- _Task goal_:
Copy every line with the string "behaviour" in it.

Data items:
□ □ □ □ □

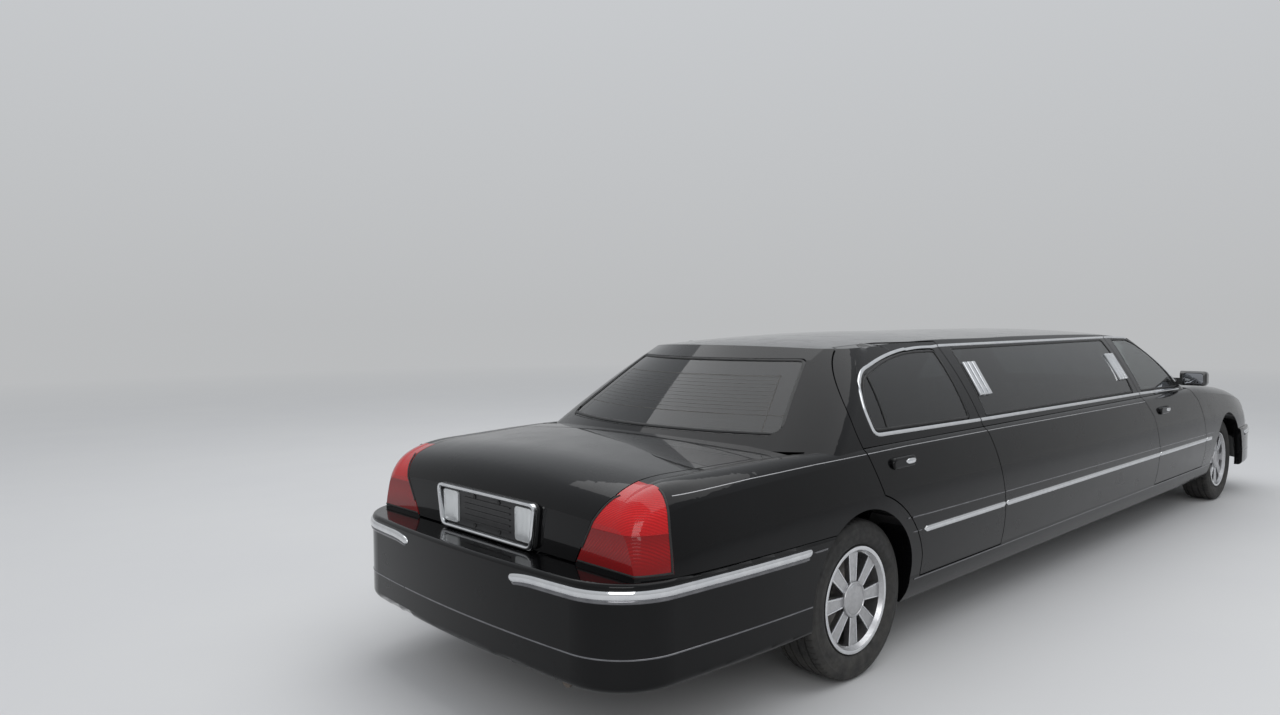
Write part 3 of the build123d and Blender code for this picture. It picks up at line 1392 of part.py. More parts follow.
# Seats: two in front and a bench across the rear, all standing on the floor
SEAT_Z = FLOOR_Z + FIT
FRONT_SEAT = [
    (fore(-1960), SEAT_Z), (fore(-1470), SEAT_Z), (fore(-1425), 470), (fore(-1890), 440), (fore(-2075), 1090),
    (fore(-2190), 1080), (fore(-2030), 400),
]
REAR_SEAT = [
    (aft(790), SEAT_Z), (aft(1120), SEAT_Z), (aft(1150), 470), (aft(690), 430), (aft(500), 1040), (aft(380), 1030),
    (aft(420), 640), (aft(540), 480),
]
front_seats = both_sides(cushion(FRONT_SEAT, -690, -170, 40))
save(front_seats, "front_seats")
shaft_room = whole_box(aft(540), aft(1200), 200, TUNNEL_TOP + FIT, -TUNNEL_HALF - FIT, TUNNEL_HALF + FIT)
rear_seat = cut_from(cushion(REAR_SEAT, -660, 660, 40), shaft_room)
save(rear_seat, "rear_seat")
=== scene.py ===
import json
import math

import bmesh
import bpy
import numpy as np
from mathutils import Matrix, Vector
from mathutils.bvhtree import BVHTree


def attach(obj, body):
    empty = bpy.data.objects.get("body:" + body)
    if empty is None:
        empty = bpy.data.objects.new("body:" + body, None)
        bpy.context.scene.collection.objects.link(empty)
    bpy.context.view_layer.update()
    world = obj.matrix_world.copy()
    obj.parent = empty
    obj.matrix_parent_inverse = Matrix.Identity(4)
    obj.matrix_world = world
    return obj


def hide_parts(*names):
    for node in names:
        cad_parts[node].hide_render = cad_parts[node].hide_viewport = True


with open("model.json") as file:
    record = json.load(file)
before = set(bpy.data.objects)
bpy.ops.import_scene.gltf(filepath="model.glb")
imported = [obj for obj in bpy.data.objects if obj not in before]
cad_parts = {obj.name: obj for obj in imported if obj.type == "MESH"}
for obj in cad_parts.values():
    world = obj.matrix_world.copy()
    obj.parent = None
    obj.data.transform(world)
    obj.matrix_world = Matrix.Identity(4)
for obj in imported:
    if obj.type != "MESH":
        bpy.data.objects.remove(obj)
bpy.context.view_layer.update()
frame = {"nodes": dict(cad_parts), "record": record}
NODES = frame["nodes"]
BODY_OF = {node: body for body, members in frame["record"]["behaviour"]["bodies"].items() for node in members}

# In metres: both axles' stations and half tracks, and the wheels' height
REAR_X = -2.5555
FRONT_X = 2.9745
WHEEL_Z = 0.351
HALF_TRACKS = {"rear": (REAR_X, 0.832), "front": (FRONT_X, 0.805)}
SIDES = {"right": -1, "left": 1}

# In mm: the front axle ahead of the rear one, and the height where a tail lamp's two parts meet
FRONT_AXLE = 5530
LAMP_DIVISION = 834


def station(x):
    """X in metres from mm ahead of the rear axle."""
    return REAR_X + x / 1000


# Materials
def blank(name, **sockets):
    """Tree of a new material with constants on its shader."""
    made = bpy.data.materials.new(name)
    made.use_nodes = True
    tree = Tree(made)
    for socket, value in sockets.items():
        tree.shader.inputs[socket.replace("_", " ")].default_value = value
    return tree


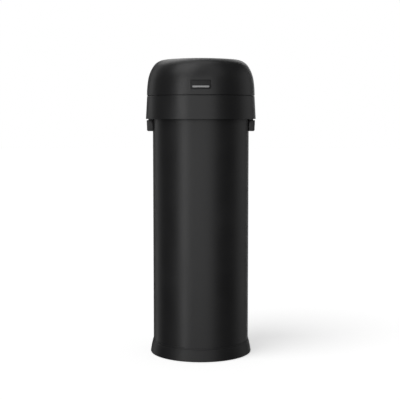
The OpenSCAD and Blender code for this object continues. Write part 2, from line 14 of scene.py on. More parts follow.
import bpy
import numpy as np
from mathutils import Matrix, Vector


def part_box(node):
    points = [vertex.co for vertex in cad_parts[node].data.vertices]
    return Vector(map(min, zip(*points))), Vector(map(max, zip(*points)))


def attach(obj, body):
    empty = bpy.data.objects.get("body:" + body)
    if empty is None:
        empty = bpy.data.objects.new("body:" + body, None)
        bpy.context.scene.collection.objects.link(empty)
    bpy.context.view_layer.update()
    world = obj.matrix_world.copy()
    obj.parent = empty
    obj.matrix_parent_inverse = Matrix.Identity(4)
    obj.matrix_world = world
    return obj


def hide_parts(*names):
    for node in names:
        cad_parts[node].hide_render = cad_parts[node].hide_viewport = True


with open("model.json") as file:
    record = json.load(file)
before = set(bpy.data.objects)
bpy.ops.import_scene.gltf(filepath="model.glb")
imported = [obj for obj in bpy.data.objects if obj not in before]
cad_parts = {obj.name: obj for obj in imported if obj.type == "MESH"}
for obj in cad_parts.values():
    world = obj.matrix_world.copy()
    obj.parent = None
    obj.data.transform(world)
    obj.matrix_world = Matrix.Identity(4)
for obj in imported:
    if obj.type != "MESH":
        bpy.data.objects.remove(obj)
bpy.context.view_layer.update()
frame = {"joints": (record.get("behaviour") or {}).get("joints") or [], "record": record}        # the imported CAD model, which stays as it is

LOG = logging.getLogger("ashtray_bin")
MM = 0.001               # metres in a millimetre
FRONT, REAR = -90.0, 90.0    # degrees round the Z axis, from +X
FINE = 192               # even angles round a large smooth piece
PAST = 5.0               # how far a cutting shape reaches past what it cuts, in millimetres
Array = np.ndarray


# ------------------------------------------------------------------ outlines


def unit(vectors: Array) -> Array:
    """Vectors scaled to a length of one. A vector of no length stays as it is."""
    length = np.linalg.norm(vectors, axis=-1, keepdims=True)
    return vectors / np.where(length < 1e-12, 1.0, length)


def arc(centre: Sequence[float], radius: float, start: float, end: float, steps: int) -> Array:
    """Points at even angles on a circle: the centre plus radius times (cosine, sine).

    Args:
        centre: The circle's centre.
        radius: Its radius.
        start: The first angle, in degrees.
        end: The last angle, in degrees.
        steps: How many stretches the arc has.

    Returns:
        The points, one row each.
    """
    a = np.radians(np.linspace(start, end, steps + 1))
    return np.array(centre) + radius * np.stack([np.cos(a), np.sin(a)], -1)


def without_repeats(line: Array, closed: bool) -> Array:
    """The line without points that lie on the point before them.

    Args:
        line: Points, one row each.
        closed: Whether the last point is followed by the first.

    Returns:
        The points that are kept.
    """
    moves = np.linalg.norm(line - np.roll(line, 1, 0), axis=1) > 1e-4
    moves[0] |= not closed
    return line[moves]


def rounded(corners: Sequence[Sequence[float]], closed: bool = True, steps: int = 5,
            hold: float = 0.5) -> Array:
    """An outline whose corners are turned into tangent arcs.

    With h half the angle between a corner's sides, an arc of radius r takes r / tan(h) off
    each side, and its centre lies r / sin(h) along the bisector. Directions on the arc are
    blended from the first to the last by sines, as on a great circle. A point is kept a
    little beyond each end of an arc, so that a long side stays flat when it is shaded.

    Args:
        corners: Rows of (across, up) or (across, up, radius).
        closed: Whether the last corner is followed by the first.
        steps: How many stretches each arc has.
        hold: How far beyond an arc's end the extra point lies.

    Returns:
        The outline's points.
    """
    table = np.array([(*c, 0.0)[:3] for c in corners], float)
    here, radius = table[:, :2], table[:, 2]
    back, ahead = unit(np.roll(here, 1, 0) - here), unit(np.roll(here, -1, 0) - here)
    half = np.arccos(np.clip((back * ahead).sum(1), -1.0, 1.0)) / 2
    half = np.clip(half, 1e-3, math.pi / 2 - 1e-5)
    trim = radius / np.tan(half)
    side = np.linalg.norm(np.roll(here, -1, 0) - here, axis=1) - trim - np.roll(trim, -1)
    spare = np.clip(side * 0.4, 0.0, hold)
    centre = here + unit(back + ahead) * (radius / np.sin(half))[:, None]
    first = unit(here + back * trim[:, None] - centre)[:, None]
    last = unit(here + ahead * trim[:, None] - centre)[:, None]
    sweep = (math.pi - 2 * half)[:, None]
    t = np.linspace(0.0, 1.0, steps + 1)[None]
    share = np.sin((1 - t) * sweep) / np.sin(sweep), np.sin(t * sweep) / np.sin(sweep)
    bend = centre[:, None] + radius[:, None, None] * (first * share[0][..., None]
                                                      + last * share[1][..., None])
    before = here + back * (trim + np.roll(spare, 1))[:, None]
    after = here + ahead * (trim + spare)[:, None]
    line = np.concatenate([before[:, None], bend, after[:, None]], 1).reshape(-1, 2)
    return without_repeats(line if closed else line[1:-1], closed)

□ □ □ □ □

- _Exercise output_:
BODY_OF = {node: body for body, members in frame["record"]["behaviour"]["bodies"].items() for node in members}
frame = {"joints": (record.get("behaviour") or {}).get("joints") or [], "record": record}        # the imported CAD model, which stays as it is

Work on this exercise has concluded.